■ **AIM OF THE TASK**
State how many lines include "that", giving the number by itself.

■ **DATASET ENTRIES**

──────

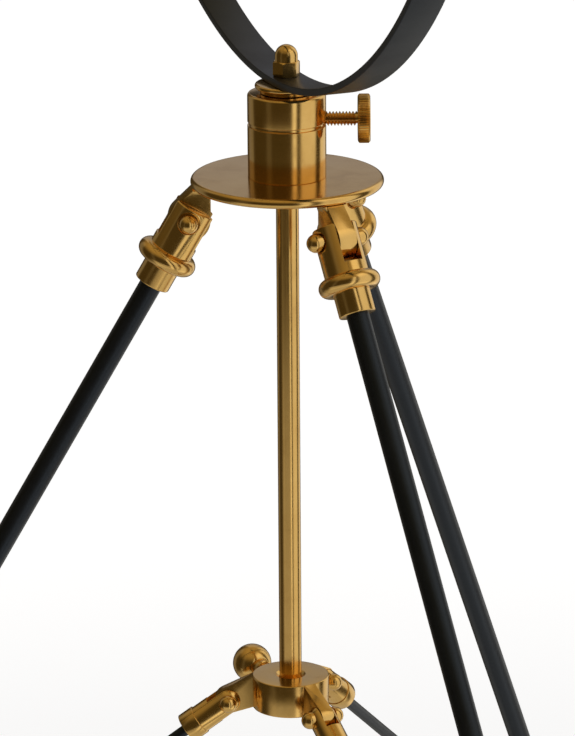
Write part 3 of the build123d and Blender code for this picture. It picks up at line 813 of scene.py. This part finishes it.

──────

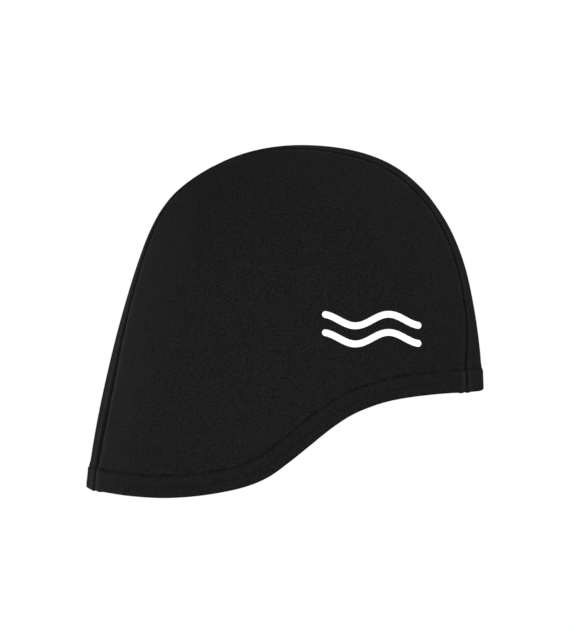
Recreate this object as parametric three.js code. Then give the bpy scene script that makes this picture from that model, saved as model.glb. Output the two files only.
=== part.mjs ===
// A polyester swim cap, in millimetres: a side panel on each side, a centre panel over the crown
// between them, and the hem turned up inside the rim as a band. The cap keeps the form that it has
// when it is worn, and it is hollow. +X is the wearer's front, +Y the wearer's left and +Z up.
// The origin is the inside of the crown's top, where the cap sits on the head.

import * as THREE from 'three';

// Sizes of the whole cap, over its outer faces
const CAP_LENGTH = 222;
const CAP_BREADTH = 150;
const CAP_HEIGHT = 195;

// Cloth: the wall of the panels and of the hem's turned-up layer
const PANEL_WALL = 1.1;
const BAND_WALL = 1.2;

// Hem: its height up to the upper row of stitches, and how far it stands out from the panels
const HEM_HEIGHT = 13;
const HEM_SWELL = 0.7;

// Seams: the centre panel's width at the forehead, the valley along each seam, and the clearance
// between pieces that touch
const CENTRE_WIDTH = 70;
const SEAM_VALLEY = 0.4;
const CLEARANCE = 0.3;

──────

■ **THE SOLUTION**
3